Se arropan con el discurso, pero lo usan como disfraz. Caminan entre la gente con guayaberas sencillas, pero viven entre relojes carísimos, camionetas blindadas y cenas privadas en lugares a los que el pueblo jamás tendrá acceso.

 

La incongruencia ya no se puede ocultar. No basta con hablar como el pueblo; hay que vivir como él.

 

Y ese abismo entre lo que se dice y lo que se hace se vuelve cada día más evidente.

 

Puebla no necesita otro simulador profesional. No requiere otro reciclado del poder que se vista de esperanza. Tampoco quien repita slogans mientras firma pactos con los mismos de siempre.

 

Este estado ya ha sufrido bastante con gobiernos que se dijeron distintos y resultaron peores. Con caudillos de saliva, con mesías de ocasión, con políticos que hablan de transformación y gobiernan con el hígado y el ego.

 

Hoy, más que nunca, Puebla necesita memoria.

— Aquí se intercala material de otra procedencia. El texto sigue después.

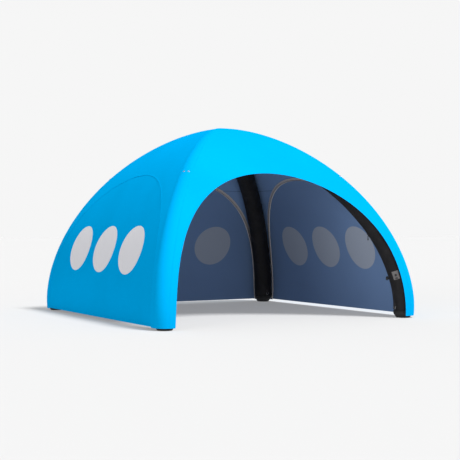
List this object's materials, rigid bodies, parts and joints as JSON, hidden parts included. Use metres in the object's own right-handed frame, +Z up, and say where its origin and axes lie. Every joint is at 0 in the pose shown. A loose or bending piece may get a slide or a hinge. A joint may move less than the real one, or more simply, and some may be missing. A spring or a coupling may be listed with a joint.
{
  "type": "inflatable arch tent",
  "caption": "Square inflatable dome tent on curved air-beam legs, with zip-in fabric walls on three sides, an open arched front and a built-in pump.",
  "frame": {"origin": "on the floor, at the centre of the square footprint", "axes": "+Z up, the open arched side faces -Y, +X to the right of someone looking in along +Y"},
  "size_m": [4.008, 4.008, 2.7048],
  "materials": {
    "canopy_fabric": "matte woven polyester",
    "wall_fabric": "matte woven polyester",
    "sleeve_fabric": "coarse ballistic weave",
    "bladder_film": "film-coated airtight fabric",
    "rubber_black": "matte",
    "plastic_black": "fine moulded grain",
    "plastic_grey": "fine moulded grain",
    "tape_grey": "woven zip tape",
    "webbing": "ribbed webbing",
    "ring_steel": "satin"
  },
  "bodies": {
    "tent": {"air_bladder_front_left": "bladder_film", "air_bladder_front_right": "bladder_film", "air_bladder_rear_left": "bladder_film", "air_bladder_rear_right": "bladder_film", "air_sleeve_front_left": "sleeve_fabric", "air_sleeve_front_right": "sleeve_fabric", "air_sleeve_rear_left": "sleeve_fabric", "air_sleeve_rear_right": "sleeve_fabric", "anchor_tab_front_left": "webbing", "anchor_tab_front_right": "webbing", "anchor_tab_rear_left": "webbing", "anchor_tab_rear_right": "webbing", "battery_pack": "plastic_grey", "control_panel": "plastic_grey", "crown_chamber": "sleeve_fabric", "crown_cover": "canopy_fabric", "foot_cap_front_left": "rubber_black", "foot_cap_front_right": "rubber_black", "foot_cap_rear_left": "rubber_black", "foot_cap_rear_right": "rubber_black", "front_binding": "tape_grey", "guy_patch_front_left": "canopy_fabric", "guy_patch_front_right": "canopy_fabric", "guy_patch_rear_left": "canopy_fabric", "guy_patch_rear_right": "canopy_fabric", "leg_cover_front_left": "canopy_fabric", "leg_cover_front_right": "canopy_fabric", "leg_cover_rear_left": "canopy_fabric", "leg_cover_rear_right": "canopy_fabric", "loop_tab": "webbing", "pump_unit": "plastic_black", "relief_valve": "plastic_black", "roof_panel_front": "canopy_fabric", "roof_panel_left": "canopy_fabric", "roof_panel_rear": "canopy_fabric", "roof_panel_right": "canopy_fabric", "valve_body": "plastic_black", "wall_left": "wall_fabric", "wall_rear": "wall_fabric", "wall_right": "wall_fabric", "zip_tape_left": "tape_grey", "zip_tape_rear": "tape_grey", "zip_tape_right": "tape_grey"},
    "power_button": {"power_button": "plastic_black"},
    "port_cover": {"port_cover": "plastic_black"},
    "valve_cap": {"valve_cap": "plastic_black"},
    "accessory_loop": {"accessory_loop": "plastic_black"},
    "anchor_ring_front_left": {"anchor_ring_front_left": "ring_steel"},
    "anchor_ring_front_right": {"anchor_ring_front_right": "ring_steel"},
    "anchor_ring_rear_right": {"anchor_ring_rear_right": "ring_steel"},
    "anchor_ring_rear_left": {"anchor_ring_rear_left": "ring_steel"},
    "zip_slider_left": {"zip_slider_left": "plastic_black"},
    "zip_slider_rear": {"zip_slider_rear": "plastic_black"},
    "zip_slider_right": {"zip_slider_right": "plastic_black"},
    "zip_pull_left": {"zip_pull_left": "tape_grey"},
    "zip_pull_rear": {"zip_pull_rear": "tape_grey"},
    "zip_pull_right": {"zip_pull_right": "tape_grey"}
  },
  "joints": [
    {"name": "power_press", "type": "slide", "parent": "tent", "child": "power_button", "axis": [0.7611, 0.6482, 0.0242], "range_m": [0, 0.003], "stiffness_N_per_m": 500, "springref_m": -0.002},
    {"name": "port_cover_flip", "type": "hinge", "parent": "tent", "child": "port_cover", "pos_m": [1.6983, -1.89955, 0.56092], "axis": [-0.6153, 0.7333, -0.2891], "range_deg": [0, 110]},
    {"name": "valve_cap_flip", "type": "hinge", "parent": "tent", "child": "valve_cap", "pos_m": [1.6943, -1.6943, 0.56785], "axis": [0.7071, 0.7071, 0], "range_deg": [0, 130]},
    {"name": "accessory_loop_swing", "type": "hinge", "parent": "tent", "child": "accessory_loop", "pos_m": [1.50841, -1.50841, 1.12518], "axis": [0.7071, 0.7071, 0], "range_deg": [-15, 120]},
    {"name": "anchor_ring_front_left_swing", "type": "hinge", "parent": "tent", "child": "anchor_ring_front_left", "pos_m": [-1.8519, -1.70831, 0.15592], "axis": [0.998, 0, -0.0636], "range_deg": [-4, 150]},
    {"name": "anchor_ring_front_right_swing", "type": "hinge", "parent": "tent", "child": "anchor_ring_front_right", "pos_m": [1.70831, -1.8519, 0.15592], "axis": [0, 0.998, -0.0636], "range_deg": [-4, 150]},
    {"name": "anchor_ring_rear_right_swing", "type": "hinge", "parent": "tent", "child": "anchor_ring_rear_right", "pos_m": [1.8519, 1.70831, 0.15592], "axis": [-0.998, 0, -0.0636], "range_deg": [-4, 150]},
    {"name": "anchor_ring_rear_left_swing", "type": "hinge", "parent": "tent", "child": "anchor_ring_rear_left", "pos_m": [-1.70831, 1.8519, 0.15592], "axis": [0, -0.998, -0.0636], "range_deg": [-4, 150]},
    {"name": "zip_slider_left_run", "type": "hinge", "parent": "tent", "child": "zip_slider_left", "pos_m": [-0.52733, -0.69794, 0.09994], "axis": [-0.5951, 0.8031, -0.03], "range_deg": [0, 15.8]},
    {"name": "zip_pull_left_swing", "type": "hinge", "parent": "zip_slider_left", "child": "zip_pull_left", "pos_m": [-1.97443, -1.77845, 0.11623], "axis": [1, -0.0006, 0.0087], "range_deg": [0, 150]},
    {"name": "zip_slider_rear_run", "type": "hinge", "parent": "tent", "child": "zip_slider_rear", "pos_m": [-0.69794, 0.52733, 0.09994], "axis": [0.8031, 0.5951, -0.03], "range_deg": [0, 15.8]},
    {"name": "zip_pull_rear_swing", "type": "hinge", "parent": "zip_slider_rear", "child": "zip_pull_rear", "pos_m": [-1.77845, 1.97443, 0.11623], "axis": [-0.0006, -1, 0.0087], "range_deg": [0, 150]},
    {"name": "zip_slider_right_run", "type": "hinge", "parent": "tent", "child": "zip_slider_right", "pos_m": [0.52733, 0.69794, 0.09994], "axis": [0.5951, -0.8031, -0.03], "range_deg": [0, 15.8]},
    {"name": "zip_pull_right_swing", "type": "hinge", "parent": "zip_slider_right", "child": "zip_pull_right", "pos_m": [1.97443, 1.77845, 0.11623], "axis": [-1, 0.0006, 0.0087], "range_deg": [0, 150]}
  ]
}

Porque sólo la memoria nos puede salvar de seguir eligiendo a quienes ya nos fallaron bajo otros nombres, con otros colores.

 

Necesitamos más ciudadanía y menos culto a la personalidad. Más vigilancia y menos aplauso. Más verdad, aunque incomode, y menos simulación que adorne.

 

El futuro de Puebla no puede quedar en manos de quien aprendió a mutar para mantenerse, pero nunca para transformarse.

 

Sólo basta con voltear a ver el Congreso para entender que lo dicho hasta ahora no es exageración, sino retrato.

 

El pasado 5 de mayo, en lugar de conmemorar con sobriedad y altura una de las gestas más significativas de nuestra historia, fuimos testigos de un desfile de vanidad política.

 

Ahí estaban: legisladores y legisladoras enfundados en sus mejores atuendos, posando para la lente y pavoneándose entre la gente, como si el evento fuera una pasarela y no un acto cívico.

 

Muchos de ellos —y me atrevería a decir que la mayoría— ni siquiera sabrían ubicar el año exacto de la batalla que da sentido a esa fecha. Pero eso sí, llegaron maquillados para la cámara, con trajes de diseñador, zapatos de alto precio y sonrisas ensayadas.

 

El conocimiento histórico puede ser prescindible, pero la vanidad jamás.

 

Más grave aún fue ver a algunas legisladoras mofándose abiertamente de las instrucciones de su propio partido, que llamó con firmeza a evitar la ostentación, a honrar la austeridad como convicción, no como slogan.

 

Lo hicieron con sarcasmo, burlándose del mensaje de su dirigencia como si no comprendieran —o no les importara— que la incongruencia también tiene consecuencias.

 

Esa burla no es sólo hacia su partido. Es hacia la ciudadanía que creyó que las cosas podían hacerse distinto. Es hacia las mujeres que lucharon por abrirse paso en la política para dignificarla, no para convertirla en escaparate.

 

Es hacia la historia misma, esa que pisaron con tacones de mil pesos mientras desfilaban sin saber ni por qué.

 

Porque no se trata sólo de colores o siglas, se trata de convicciones. Y tampoco se trata de hombres o mujeres, sino de principios.

 

Hay quienes, en nombre de la lucha femenina, han llegado al poder únicamente para replicar las peores prácticas del sistema que tanto dicen combatir.

 

Usan el discurso de género como escudo, pero no para abrir caminos, sino para blindarse de la crítica. Creen que portar un vestido caro y una sonrisa fingida basta para ser referentes de empoderamiento, cuando lo único que empoderan es la simulación.

 

La representación no es un premio, es una responsabilidad. Y muchas de las que hoy ocupan curules y cargos de elección popular han olvidado —si es que alguna vez lo supieron— que el feminismo no se trata de ocupar el lugar del opresor, sino de transformar el sistema para que ya no existan oprimidos ni opresores.

 

Hoy, Puebla necesita más que disfraces. Necesita mujeres y hombres honestos, capaces, comprometidos, con vocación de servicio real. Necesita memoria, coherencia, humildad. Porque la transformación no es una palabra bonita para los mítines, es una decisión diaria. Y esa decisión empieza por dejar de premiar a quienes han vivido toda la vida del poder y ahora pretenden renacer como si fueran nuevos.

 

La política no se limpia con discursos ni con selfies. Se limpia con actos. Y ojalá la próxima vez que salgamos a conmemorar la historia, no tengamos que presenciar otro desfile de impostores.